→ **PROBLEM REQUIREMENTS**
Your task is to quote exactly the run of lines that starts at the line containing "Continue the Blender" and ends at the line containing "return rings_solid(name, rings, 0.0, MATRIX_TOP, collection)", including both.

━━━ MATERIAL ━━━

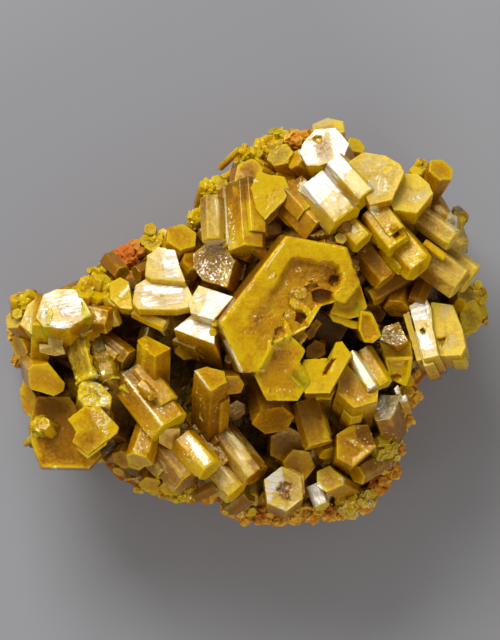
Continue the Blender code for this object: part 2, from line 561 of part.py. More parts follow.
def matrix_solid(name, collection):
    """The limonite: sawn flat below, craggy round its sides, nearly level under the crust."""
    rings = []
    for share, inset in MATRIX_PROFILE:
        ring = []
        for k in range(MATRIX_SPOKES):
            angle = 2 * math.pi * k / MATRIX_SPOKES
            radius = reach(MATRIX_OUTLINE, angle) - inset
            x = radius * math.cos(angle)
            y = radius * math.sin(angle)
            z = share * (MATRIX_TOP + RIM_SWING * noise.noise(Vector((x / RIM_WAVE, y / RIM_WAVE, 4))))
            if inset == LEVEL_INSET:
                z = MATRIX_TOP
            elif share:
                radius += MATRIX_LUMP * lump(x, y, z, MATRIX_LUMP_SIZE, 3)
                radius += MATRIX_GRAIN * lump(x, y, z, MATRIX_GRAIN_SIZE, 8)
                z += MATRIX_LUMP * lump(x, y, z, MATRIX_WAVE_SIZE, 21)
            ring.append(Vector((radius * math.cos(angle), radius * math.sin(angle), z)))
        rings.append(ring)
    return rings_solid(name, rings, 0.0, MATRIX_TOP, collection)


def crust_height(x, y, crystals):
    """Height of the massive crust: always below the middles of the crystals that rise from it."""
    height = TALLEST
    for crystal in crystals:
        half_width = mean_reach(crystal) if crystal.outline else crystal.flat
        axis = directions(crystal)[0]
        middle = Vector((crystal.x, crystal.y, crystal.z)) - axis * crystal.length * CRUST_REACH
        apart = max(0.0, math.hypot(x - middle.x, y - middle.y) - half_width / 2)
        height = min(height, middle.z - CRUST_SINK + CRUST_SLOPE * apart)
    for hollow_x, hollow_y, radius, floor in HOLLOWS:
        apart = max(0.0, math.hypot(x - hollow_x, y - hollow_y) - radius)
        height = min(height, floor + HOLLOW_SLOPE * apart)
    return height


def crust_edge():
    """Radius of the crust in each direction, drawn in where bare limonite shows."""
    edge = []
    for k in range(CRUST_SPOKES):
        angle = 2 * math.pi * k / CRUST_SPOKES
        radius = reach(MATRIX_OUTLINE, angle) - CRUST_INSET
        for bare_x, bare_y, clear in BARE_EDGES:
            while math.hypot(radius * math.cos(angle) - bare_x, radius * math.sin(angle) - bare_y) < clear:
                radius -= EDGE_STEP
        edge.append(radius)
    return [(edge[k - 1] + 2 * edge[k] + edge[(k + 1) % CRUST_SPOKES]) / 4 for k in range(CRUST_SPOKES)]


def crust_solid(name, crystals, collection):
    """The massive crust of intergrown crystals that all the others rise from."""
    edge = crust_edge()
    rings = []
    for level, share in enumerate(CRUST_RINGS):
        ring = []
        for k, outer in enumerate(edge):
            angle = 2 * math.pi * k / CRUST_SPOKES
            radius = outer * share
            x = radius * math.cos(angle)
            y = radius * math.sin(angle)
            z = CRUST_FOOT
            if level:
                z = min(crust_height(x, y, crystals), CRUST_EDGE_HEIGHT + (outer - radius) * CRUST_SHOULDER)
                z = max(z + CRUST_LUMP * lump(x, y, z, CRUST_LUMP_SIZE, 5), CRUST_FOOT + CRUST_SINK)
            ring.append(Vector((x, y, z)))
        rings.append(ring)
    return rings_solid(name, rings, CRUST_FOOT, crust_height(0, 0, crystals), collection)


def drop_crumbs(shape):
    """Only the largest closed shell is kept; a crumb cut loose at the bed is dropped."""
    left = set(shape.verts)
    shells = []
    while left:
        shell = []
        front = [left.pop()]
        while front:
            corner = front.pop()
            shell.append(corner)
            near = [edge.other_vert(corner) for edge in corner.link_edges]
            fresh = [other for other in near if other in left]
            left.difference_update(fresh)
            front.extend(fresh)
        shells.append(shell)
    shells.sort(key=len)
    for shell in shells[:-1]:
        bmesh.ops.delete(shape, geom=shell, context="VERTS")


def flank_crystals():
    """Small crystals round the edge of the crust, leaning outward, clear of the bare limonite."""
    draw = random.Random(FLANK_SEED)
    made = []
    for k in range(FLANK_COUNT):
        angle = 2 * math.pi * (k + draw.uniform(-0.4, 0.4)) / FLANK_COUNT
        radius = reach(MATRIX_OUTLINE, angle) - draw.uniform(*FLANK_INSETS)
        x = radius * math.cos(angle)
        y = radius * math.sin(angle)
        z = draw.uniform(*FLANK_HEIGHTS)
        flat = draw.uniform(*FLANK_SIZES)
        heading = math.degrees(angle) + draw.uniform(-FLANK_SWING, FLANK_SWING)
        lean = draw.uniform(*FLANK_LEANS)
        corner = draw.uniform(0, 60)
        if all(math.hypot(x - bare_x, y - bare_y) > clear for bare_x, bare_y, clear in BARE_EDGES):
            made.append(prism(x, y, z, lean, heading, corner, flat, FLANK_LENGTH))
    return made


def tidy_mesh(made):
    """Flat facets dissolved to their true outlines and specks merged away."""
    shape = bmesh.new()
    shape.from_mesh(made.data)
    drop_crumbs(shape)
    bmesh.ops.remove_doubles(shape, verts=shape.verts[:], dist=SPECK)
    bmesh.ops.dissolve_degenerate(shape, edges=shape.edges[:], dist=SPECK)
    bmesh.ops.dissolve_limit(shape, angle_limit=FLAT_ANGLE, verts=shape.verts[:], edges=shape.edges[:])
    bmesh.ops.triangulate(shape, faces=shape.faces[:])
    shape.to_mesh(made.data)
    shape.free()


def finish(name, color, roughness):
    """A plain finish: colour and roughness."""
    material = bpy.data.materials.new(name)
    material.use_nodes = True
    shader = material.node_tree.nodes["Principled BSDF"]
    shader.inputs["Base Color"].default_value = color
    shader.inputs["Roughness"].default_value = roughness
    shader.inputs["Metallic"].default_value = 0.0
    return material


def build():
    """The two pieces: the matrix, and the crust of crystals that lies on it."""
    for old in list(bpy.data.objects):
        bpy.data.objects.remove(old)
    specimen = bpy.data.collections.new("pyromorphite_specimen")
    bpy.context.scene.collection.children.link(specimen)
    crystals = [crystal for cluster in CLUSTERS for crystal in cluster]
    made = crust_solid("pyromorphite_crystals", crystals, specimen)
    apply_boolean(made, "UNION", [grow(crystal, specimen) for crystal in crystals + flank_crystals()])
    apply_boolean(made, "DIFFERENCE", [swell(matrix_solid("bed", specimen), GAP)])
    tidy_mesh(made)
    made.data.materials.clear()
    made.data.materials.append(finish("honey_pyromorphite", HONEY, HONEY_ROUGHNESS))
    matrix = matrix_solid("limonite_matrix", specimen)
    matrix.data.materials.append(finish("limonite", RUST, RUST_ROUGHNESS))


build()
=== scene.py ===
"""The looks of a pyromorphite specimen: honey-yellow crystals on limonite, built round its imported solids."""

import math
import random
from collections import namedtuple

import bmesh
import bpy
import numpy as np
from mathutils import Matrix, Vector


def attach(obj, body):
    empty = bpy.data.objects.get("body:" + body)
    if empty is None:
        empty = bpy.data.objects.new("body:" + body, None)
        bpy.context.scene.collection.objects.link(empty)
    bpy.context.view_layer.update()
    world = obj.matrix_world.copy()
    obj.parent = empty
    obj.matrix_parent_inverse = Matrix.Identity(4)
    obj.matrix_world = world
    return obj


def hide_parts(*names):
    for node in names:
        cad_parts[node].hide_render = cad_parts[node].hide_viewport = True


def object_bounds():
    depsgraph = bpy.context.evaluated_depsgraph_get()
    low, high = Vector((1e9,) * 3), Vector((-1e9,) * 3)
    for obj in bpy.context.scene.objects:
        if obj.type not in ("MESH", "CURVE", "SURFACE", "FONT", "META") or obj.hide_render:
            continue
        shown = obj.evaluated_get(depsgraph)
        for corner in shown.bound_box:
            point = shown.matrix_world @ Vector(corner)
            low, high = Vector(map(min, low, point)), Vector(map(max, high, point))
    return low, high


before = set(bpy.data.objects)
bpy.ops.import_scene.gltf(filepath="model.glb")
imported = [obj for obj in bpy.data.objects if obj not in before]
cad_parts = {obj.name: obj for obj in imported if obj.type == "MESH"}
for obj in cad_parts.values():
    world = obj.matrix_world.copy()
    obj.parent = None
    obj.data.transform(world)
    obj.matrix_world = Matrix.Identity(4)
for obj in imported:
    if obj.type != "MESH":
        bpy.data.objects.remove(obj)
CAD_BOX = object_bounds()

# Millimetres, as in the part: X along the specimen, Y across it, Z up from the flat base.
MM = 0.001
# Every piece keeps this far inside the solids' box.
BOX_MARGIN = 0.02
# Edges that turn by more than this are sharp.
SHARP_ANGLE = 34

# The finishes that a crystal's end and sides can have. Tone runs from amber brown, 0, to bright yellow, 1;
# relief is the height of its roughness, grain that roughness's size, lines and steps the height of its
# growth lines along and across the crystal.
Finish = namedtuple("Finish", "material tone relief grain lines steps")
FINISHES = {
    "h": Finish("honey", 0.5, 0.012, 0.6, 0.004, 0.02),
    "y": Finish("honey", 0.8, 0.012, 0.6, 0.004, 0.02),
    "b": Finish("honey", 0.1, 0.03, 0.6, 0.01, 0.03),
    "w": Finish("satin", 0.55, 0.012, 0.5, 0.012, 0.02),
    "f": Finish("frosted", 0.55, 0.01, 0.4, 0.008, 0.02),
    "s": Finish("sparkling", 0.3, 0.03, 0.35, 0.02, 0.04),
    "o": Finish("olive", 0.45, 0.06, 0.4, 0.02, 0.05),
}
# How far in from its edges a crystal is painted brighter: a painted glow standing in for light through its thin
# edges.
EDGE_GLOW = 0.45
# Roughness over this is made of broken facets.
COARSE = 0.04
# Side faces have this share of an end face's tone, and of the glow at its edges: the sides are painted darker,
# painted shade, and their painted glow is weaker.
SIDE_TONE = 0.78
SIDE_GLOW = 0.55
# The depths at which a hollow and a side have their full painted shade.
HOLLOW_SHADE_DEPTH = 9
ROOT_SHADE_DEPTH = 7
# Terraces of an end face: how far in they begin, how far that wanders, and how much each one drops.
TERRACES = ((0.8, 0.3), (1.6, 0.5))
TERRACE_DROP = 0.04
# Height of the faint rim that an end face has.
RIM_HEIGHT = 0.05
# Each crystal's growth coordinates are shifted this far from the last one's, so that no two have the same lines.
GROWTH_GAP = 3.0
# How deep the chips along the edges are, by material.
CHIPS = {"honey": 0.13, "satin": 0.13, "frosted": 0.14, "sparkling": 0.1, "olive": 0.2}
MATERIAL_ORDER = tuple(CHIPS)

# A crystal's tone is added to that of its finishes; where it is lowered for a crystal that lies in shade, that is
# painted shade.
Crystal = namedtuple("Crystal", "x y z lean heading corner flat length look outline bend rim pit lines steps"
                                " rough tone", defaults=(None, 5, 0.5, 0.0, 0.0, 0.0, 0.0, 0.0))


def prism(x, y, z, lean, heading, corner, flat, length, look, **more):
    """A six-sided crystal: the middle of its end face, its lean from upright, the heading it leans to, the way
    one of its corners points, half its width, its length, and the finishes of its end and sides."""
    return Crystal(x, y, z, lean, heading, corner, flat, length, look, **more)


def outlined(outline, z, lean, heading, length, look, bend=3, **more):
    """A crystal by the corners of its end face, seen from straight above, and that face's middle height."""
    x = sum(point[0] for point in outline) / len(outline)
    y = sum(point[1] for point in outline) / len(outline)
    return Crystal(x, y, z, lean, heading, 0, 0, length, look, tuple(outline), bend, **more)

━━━
━━━ MATERIAL ━━━

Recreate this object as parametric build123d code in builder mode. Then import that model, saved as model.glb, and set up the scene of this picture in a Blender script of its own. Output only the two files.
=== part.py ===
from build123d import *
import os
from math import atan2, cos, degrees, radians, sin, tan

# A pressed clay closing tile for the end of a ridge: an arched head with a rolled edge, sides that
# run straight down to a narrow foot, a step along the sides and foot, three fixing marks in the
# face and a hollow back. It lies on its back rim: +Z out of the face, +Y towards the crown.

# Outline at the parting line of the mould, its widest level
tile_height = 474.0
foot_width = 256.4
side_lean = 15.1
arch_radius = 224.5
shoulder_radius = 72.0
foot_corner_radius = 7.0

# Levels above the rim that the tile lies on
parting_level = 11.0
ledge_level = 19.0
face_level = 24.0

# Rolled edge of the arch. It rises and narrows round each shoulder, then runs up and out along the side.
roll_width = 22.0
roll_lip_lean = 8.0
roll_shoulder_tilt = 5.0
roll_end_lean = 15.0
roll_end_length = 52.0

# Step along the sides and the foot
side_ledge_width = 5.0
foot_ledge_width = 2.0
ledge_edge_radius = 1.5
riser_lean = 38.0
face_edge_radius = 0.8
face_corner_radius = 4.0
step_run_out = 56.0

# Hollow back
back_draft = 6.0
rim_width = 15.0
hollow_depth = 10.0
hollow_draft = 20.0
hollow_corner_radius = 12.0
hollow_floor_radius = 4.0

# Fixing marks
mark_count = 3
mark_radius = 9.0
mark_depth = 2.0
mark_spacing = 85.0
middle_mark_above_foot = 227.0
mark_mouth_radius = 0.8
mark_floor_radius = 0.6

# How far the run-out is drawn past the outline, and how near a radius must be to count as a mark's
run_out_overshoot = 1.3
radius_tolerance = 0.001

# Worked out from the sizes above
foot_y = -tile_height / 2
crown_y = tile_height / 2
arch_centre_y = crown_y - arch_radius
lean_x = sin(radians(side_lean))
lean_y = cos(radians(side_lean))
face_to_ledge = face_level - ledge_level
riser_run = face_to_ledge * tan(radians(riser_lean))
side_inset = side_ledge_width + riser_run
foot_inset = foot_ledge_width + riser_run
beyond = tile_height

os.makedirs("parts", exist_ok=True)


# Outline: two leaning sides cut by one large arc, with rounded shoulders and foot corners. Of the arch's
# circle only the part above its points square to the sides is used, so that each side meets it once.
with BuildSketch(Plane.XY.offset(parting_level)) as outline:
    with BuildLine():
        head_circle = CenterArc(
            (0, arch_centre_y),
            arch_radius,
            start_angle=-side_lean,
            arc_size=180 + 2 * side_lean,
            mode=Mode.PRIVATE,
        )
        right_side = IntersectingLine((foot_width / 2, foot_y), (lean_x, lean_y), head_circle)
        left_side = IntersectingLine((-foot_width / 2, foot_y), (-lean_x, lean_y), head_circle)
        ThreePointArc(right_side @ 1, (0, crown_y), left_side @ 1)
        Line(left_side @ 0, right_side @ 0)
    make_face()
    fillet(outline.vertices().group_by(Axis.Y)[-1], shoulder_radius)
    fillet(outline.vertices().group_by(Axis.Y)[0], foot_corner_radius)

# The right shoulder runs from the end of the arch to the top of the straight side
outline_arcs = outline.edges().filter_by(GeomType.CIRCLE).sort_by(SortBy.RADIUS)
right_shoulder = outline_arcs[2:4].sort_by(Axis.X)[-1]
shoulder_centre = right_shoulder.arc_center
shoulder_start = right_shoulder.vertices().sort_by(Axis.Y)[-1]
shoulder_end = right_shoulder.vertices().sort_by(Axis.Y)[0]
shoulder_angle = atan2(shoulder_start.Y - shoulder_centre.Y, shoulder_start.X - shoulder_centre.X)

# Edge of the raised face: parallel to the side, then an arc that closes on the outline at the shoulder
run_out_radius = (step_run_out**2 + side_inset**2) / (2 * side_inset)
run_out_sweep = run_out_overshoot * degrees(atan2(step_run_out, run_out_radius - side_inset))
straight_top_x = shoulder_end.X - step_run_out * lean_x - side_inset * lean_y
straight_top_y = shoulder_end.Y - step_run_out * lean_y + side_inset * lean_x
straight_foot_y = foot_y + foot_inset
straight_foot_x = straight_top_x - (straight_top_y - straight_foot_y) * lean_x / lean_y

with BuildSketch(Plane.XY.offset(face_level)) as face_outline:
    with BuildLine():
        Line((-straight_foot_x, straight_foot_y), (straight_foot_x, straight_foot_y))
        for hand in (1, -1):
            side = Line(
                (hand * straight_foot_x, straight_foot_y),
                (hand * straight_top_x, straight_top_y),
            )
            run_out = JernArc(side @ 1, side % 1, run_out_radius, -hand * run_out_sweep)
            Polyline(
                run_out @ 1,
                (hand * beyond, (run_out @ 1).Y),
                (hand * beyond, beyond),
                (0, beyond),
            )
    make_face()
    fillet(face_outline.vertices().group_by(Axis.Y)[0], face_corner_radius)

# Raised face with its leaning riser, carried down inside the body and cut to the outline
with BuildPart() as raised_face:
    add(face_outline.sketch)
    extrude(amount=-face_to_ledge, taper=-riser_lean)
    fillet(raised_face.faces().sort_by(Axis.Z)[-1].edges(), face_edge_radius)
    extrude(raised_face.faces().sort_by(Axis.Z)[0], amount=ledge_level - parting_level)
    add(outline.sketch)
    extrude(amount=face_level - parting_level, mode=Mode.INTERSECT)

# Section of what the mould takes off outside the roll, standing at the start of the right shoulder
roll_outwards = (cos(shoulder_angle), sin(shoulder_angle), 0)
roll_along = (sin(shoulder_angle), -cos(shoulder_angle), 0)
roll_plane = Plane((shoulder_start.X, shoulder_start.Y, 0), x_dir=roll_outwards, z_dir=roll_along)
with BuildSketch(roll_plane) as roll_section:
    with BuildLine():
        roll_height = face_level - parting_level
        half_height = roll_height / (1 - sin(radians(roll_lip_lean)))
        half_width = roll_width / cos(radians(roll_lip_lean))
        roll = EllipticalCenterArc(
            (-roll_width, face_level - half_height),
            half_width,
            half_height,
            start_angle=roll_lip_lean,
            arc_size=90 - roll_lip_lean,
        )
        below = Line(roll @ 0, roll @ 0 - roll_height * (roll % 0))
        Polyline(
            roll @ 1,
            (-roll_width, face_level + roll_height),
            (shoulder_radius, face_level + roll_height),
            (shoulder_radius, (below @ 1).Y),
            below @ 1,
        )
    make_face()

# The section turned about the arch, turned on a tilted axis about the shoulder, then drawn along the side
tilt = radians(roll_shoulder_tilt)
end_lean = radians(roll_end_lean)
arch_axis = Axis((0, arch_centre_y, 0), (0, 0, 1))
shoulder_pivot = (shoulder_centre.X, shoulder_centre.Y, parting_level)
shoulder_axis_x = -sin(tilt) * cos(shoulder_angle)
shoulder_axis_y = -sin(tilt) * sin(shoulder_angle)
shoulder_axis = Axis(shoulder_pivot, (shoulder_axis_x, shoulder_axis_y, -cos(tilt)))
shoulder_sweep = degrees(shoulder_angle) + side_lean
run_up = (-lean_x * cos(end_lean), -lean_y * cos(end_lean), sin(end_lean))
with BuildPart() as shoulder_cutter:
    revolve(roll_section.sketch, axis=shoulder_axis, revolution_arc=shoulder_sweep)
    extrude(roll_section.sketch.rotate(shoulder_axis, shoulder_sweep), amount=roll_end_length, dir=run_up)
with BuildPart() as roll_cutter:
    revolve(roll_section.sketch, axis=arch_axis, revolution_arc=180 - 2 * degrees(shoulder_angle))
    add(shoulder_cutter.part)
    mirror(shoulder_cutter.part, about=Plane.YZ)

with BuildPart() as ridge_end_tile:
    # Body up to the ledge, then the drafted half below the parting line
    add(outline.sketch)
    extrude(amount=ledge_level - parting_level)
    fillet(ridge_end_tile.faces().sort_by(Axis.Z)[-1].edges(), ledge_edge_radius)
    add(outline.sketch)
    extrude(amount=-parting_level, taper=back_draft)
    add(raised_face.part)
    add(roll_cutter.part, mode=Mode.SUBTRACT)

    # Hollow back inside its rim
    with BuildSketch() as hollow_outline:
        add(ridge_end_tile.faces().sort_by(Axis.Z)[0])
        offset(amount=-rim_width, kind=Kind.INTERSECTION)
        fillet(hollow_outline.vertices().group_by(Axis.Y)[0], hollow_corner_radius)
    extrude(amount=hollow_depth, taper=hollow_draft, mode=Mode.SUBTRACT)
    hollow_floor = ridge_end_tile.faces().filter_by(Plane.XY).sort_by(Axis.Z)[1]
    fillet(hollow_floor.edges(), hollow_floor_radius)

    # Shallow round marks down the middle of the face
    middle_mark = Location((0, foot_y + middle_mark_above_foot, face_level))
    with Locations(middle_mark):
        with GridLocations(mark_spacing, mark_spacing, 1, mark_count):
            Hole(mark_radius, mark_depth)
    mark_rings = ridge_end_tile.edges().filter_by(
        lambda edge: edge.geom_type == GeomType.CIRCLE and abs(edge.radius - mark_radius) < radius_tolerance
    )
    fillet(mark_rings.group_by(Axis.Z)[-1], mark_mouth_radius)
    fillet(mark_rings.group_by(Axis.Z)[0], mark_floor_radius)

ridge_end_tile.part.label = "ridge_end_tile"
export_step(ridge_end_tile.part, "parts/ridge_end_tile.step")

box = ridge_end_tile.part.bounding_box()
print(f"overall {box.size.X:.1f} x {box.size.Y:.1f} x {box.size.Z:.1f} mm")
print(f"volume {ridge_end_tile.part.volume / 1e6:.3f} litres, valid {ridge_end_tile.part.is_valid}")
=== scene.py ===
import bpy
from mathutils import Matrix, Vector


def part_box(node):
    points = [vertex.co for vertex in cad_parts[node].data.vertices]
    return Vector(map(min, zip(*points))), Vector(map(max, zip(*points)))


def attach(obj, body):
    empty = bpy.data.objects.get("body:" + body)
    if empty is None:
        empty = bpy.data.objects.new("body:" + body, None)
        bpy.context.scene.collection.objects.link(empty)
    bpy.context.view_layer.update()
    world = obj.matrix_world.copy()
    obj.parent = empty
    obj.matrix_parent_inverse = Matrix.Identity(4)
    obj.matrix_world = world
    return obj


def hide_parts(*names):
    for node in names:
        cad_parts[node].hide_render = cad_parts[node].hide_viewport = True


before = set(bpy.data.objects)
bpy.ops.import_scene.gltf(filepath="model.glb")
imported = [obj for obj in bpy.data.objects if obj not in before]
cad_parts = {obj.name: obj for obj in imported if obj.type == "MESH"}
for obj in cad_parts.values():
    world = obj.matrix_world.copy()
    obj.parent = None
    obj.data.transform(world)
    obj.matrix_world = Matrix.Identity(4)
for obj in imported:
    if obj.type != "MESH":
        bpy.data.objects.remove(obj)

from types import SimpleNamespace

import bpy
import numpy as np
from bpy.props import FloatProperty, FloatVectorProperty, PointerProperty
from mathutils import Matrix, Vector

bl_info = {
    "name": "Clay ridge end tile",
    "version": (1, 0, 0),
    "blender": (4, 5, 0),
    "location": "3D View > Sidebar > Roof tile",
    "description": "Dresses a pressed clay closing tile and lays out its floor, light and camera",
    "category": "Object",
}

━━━

→ **EXERCISE RESPONSE**
Continue the Blender code for this object: part 2, from line 561 of part.py. More parts follow.
def matrix_solid(name, collection):
    """The limonite: sawn flat below, craggy round its sides, nearly level under the crust."""
    rings = []
    for share, inset in MATRIX_PROFILE:
        ring = []
        for k in range(MATRIX_SPOKES):
            angle = 2 * math.pi * k / MATRIX_SPOKES
            radius = reach(MATRIX_OUTLINE, angle) - inset
            x = radius * math.cos(angle)
            y = radius * math.sin(angle)
            z = share * (MATRIX_TOP + RIM_SWING * noise.noise(Vector((x / RIM_WAVE, y / RIM_WAVE, 4))))
            if inset == LEVEL_INSET:
                z = MATRIX_TOP
            elif share:
                radius += MATRIX_LUMP * lump(x, y, z, MATRIX_LUMP_SIZE, 3)
                radius += MATRIX_GRAIN * lump(x, y, z, MATRIX_GRAIN_SIZE, 8)
                z += MATRIX_LUMP * lump(x, y, z, MATRIX_WAVE_SIZE, 21)
            ring.append(Vector((radius * math.cos(angle), radius * math.sin(angle), z)))
        rings.append(ring)
    return rings_solid(name, rings, 0.0, MATRIX_TOP, collection)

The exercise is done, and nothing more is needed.